##### TASK MATERIAL #####

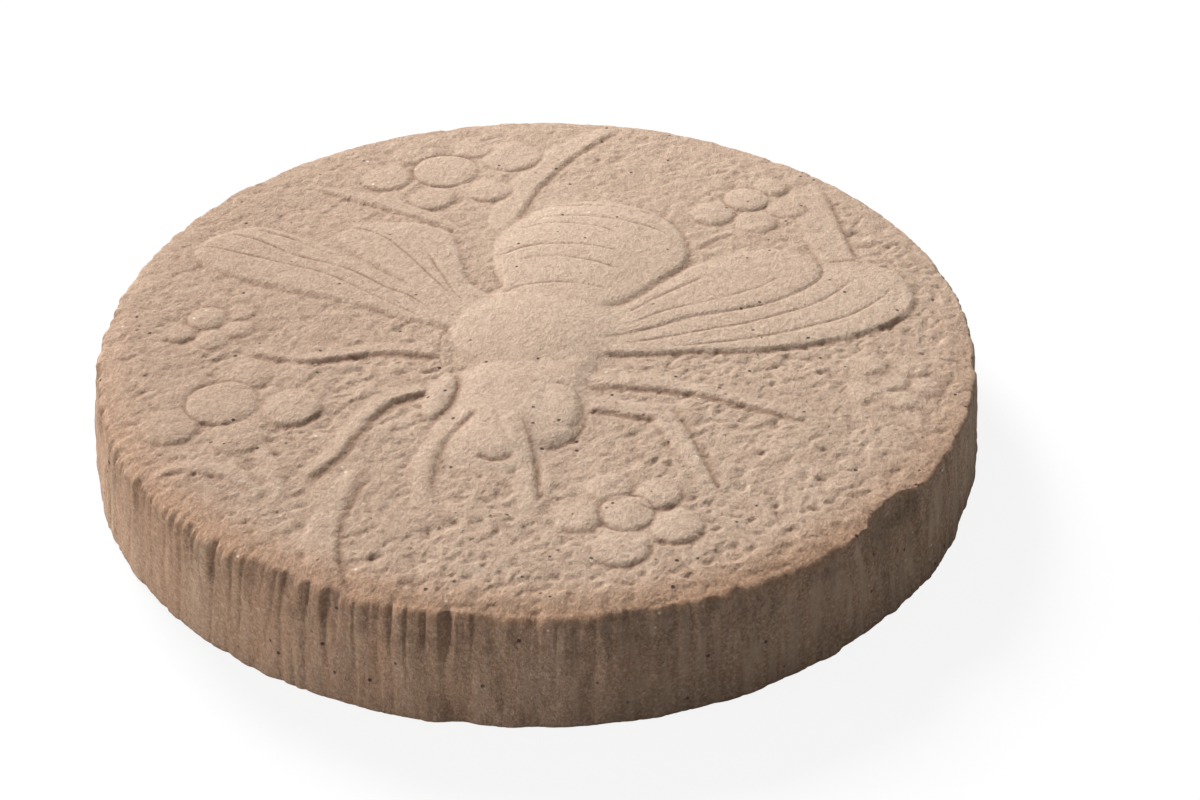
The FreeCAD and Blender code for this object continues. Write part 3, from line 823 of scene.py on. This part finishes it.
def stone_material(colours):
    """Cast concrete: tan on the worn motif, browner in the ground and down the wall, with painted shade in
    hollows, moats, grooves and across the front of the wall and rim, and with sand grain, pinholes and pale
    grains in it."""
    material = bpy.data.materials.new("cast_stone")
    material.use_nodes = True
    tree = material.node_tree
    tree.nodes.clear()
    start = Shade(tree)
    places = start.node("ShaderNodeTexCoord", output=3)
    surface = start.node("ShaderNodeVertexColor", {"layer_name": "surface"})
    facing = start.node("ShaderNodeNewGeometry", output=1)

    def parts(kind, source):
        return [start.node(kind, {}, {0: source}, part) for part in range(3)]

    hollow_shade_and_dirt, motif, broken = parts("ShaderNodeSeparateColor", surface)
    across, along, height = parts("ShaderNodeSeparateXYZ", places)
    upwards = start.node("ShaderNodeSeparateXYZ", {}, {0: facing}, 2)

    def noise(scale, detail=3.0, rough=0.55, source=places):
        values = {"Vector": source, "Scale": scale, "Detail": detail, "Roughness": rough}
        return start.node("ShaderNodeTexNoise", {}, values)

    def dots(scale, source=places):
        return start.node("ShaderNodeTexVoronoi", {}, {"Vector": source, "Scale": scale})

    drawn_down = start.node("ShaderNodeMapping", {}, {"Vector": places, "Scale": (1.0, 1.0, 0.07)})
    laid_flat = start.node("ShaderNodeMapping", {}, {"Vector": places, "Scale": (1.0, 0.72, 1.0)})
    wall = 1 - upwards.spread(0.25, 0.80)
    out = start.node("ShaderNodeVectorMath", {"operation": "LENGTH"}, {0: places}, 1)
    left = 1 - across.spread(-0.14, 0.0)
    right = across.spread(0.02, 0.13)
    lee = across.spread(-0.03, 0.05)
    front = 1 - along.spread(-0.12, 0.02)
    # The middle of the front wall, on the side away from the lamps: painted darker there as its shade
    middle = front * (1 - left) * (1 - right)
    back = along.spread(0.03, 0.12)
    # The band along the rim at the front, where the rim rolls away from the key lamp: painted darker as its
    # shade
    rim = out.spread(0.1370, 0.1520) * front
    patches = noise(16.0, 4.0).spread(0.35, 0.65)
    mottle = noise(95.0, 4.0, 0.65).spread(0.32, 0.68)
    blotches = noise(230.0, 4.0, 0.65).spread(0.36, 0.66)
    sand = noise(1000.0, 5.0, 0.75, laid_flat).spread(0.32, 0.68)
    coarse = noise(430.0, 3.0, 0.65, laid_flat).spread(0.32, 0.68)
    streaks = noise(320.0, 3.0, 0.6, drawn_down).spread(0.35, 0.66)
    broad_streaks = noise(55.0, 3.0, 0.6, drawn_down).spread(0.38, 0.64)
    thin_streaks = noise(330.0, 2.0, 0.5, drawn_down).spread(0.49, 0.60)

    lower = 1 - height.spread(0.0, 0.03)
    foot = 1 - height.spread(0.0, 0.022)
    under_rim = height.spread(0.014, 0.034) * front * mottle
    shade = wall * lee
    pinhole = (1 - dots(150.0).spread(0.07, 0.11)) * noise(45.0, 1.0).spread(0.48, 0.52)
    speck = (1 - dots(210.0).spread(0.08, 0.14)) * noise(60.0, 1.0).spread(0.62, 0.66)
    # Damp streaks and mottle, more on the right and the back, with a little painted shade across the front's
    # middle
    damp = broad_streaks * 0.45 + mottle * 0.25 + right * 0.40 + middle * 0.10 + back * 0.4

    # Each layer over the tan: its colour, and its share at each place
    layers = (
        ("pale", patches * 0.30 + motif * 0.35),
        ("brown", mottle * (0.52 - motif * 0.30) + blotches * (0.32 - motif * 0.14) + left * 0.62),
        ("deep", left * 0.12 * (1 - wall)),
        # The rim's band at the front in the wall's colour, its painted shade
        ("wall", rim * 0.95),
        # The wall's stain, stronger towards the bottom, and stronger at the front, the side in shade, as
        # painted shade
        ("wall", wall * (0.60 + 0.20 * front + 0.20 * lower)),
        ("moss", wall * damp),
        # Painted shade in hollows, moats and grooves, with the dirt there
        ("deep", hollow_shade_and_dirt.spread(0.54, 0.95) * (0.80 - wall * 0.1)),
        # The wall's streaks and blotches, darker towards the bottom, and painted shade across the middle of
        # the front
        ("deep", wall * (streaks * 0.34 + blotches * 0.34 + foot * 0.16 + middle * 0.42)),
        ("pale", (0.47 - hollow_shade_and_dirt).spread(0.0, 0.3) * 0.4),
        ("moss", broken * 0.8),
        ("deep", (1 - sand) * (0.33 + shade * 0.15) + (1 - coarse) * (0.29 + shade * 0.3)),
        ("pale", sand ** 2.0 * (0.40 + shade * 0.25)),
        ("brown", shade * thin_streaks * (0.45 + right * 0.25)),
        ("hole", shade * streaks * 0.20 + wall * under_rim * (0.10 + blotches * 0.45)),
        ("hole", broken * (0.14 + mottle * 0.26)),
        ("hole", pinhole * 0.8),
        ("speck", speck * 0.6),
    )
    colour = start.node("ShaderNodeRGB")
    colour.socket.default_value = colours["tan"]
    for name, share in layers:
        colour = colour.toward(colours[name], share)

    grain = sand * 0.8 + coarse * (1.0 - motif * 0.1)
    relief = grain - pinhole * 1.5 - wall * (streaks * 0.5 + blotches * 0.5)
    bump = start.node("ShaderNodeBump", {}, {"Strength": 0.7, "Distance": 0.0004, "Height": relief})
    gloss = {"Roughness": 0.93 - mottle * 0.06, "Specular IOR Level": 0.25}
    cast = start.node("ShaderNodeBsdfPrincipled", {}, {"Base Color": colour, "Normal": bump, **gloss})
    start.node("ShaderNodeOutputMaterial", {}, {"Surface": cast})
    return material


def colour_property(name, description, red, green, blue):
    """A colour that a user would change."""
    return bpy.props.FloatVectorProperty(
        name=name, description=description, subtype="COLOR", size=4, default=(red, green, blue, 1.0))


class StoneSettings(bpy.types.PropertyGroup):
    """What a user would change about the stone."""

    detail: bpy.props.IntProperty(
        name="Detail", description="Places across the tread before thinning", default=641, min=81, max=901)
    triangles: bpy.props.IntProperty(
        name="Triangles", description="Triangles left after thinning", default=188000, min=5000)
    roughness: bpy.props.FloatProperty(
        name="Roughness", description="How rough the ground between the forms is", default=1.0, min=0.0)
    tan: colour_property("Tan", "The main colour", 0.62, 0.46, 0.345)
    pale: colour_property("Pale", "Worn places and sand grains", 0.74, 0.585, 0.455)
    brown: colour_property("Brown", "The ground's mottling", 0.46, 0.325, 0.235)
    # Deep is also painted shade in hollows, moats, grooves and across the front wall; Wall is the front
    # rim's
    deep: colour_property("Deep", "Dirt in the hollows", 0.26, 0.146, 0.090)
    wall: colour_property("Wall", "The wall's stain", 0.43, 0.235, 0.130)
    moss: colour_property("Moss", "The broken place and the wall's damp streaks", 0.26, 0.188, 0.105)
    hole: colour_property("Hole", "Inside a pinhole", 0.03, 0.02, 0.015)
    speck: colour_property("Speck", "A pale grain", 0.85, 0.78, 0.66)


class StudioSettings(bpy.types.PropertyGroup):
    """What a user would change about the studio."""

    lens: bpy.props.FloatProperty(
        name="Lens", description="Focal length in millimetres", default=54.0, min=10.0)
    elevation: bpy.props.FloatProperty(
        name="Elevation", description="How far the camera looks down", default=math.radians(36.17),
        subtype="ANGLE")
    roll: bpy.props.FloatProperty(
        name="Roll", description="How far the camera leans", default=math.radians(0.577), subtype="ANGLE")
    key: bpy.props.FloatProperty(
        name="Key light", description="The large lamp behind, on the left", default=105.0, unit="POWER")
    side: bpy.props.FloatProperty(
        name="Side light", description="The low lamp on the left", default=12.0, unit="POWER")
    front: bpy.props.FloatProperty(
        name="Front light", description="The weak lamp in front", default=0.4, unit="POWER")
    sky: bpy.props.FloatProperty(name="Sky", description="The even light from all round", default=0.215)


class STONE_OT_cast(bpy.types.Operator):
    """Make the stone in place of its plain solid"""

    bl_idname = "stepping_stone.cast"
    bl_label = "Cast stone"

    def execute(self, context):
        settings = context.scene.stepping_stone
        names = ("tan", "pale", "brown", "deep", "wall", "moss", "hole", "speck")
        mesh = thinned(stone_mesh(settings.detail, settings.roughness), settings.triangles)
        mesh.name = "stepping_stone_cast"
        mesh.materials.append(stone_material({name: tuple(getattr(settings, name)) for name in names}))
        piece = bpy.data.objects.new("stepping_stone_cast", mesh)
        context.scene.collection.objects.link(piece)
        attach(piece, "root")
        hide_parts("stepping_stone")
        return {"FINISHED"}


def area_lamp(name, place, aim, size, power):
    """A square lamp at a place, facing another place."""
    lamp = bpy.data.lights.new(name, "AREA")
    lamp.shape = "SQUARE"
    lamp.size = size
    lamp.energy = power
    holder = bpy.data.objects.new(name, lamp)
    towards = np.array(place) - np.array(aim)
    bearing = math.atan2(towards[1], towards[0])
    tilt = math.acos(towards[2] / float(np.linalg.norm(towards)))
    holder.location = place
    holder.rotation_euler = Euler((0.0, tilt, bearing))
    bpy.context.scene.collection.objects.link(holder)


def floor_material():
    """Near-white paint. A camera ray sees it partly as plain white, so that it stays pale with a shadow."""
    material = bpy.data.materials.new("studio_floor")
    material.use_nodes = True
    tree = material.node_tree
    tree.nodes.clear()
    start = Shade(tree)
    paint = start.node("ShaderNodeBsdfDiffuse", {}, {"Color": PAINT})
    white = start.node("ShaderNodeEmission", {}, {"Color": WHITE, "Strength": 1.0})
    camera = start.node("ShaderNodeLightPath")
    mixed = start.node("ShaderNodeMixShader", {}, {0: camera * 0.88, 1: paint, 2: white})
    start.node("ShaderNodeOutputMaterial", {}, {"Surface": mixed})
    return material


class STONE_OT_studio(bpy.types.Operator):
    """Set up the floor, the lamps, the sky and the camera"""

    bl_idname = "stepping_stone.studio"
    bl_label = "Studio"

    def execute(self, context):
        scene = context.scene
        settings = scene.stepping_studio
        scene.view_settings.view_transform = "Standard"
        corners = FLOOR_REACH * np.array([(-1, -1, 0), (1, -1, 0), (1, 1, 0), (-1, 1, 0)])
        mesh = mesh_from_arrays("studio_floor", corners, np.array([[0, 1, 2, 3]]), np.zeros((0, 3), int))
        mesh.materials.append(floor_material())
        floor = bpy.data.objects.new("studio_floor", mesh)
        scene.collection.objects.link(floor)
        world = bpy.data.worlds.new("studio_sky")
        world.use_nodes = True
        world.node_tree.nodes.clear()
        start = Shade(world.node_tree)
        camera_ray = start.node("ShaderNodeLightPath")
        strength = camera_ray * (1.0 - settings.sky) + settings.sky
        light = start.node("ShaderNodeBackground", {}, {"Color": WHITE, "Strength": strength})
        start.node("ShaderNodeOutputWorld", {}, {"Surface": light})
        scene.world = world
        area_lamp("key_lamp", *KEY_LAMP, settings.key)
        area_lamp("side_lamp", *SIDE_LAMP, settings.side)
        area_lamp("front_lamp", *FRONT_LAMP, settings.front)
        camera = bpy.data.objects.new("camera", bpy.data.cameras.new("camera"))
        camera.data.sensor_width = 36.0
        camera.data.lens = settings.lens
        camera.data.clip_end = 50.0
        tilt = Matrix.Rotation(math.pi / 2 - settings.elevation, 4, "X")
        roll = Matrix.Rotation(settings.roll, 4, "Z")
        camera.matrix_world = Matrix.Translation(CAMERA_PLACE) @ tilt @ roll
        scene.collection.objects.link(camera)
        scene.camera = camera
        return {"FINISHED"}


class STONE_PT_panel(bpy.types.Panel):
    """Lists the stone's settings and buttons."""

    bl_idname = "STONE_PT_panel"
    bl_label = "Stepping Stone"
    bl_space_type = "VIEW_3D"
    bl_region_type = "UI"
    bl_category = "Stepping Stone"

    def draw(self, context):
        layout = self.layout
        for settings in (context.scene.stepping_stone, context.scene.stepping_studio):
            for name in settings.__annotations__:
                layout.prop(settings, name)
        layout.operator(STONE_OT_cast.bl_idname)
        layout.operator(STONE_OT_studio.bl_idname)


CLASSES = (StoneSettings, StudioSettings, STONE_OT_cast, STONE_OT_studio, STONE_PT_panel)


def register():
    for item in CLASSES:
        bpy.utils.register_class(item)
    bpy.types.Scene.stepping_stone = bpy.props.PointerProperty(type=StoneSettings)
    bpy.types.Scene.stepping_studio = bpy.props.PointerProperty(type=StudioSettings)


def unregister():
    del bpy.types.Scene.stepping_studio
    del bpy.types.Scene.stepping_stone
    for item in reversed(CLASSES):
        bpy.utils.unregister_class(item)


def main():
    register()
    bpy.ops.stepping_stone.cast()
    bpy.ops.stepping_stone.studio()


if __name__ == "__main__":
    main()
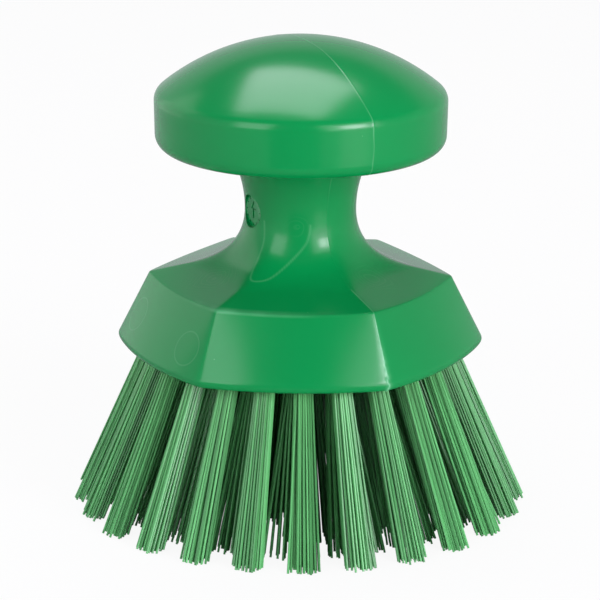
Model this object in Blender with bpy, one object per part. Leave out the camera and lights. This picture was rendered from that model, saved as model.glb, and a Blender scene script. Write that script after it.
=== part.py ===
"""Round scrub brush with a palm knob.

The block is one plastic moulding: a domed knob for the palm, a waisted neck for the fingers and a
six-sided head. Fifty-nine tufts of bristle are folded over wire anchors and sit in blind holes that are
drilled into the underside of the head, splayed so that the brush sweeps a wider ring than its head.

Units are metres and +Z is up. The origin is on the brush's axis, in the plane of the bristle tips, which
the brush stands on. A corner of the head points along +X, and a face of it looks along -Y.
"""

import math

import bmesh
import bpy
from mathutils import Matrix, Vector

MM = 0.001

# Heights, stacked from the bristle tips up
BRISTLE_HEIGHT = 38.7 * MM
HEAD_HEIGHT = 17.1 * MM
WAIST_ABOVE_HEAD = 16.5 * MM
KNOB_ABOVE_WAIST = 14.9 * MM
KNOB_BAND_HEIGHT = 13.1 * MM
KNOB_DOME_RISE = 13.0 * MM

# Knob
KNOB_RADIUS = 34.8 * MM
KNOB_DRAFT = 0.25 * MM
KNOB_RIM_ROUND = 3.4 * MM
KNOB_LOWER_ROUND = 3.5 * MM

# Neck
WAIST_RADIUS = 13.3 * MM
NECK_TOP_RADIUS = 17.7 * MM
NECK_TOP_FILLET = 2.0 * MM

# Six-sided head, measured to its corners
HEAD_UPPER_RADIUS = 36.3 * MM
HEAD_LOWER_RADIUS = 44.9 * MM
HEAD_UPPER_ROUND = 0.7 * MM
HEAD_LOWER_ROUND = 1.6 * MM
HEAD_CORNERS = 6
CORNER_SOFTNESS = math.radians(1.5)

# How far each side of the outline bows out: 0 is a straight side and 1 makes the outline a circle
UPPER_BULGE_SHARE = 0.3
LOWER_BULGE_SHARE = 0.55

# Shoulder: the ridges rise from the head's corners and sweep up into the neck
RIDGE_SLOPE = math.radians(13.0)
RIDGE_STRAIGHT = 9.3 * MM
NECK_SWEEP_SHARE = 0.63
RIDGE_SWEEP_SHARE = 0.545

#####

Look through the lines above and collect those with the word "piece".

        piece = bpy.data.objects.new("stepping_stone_cast", mesh)
        context.scene.collection.objects.link(piece)
        attach(piece, "root")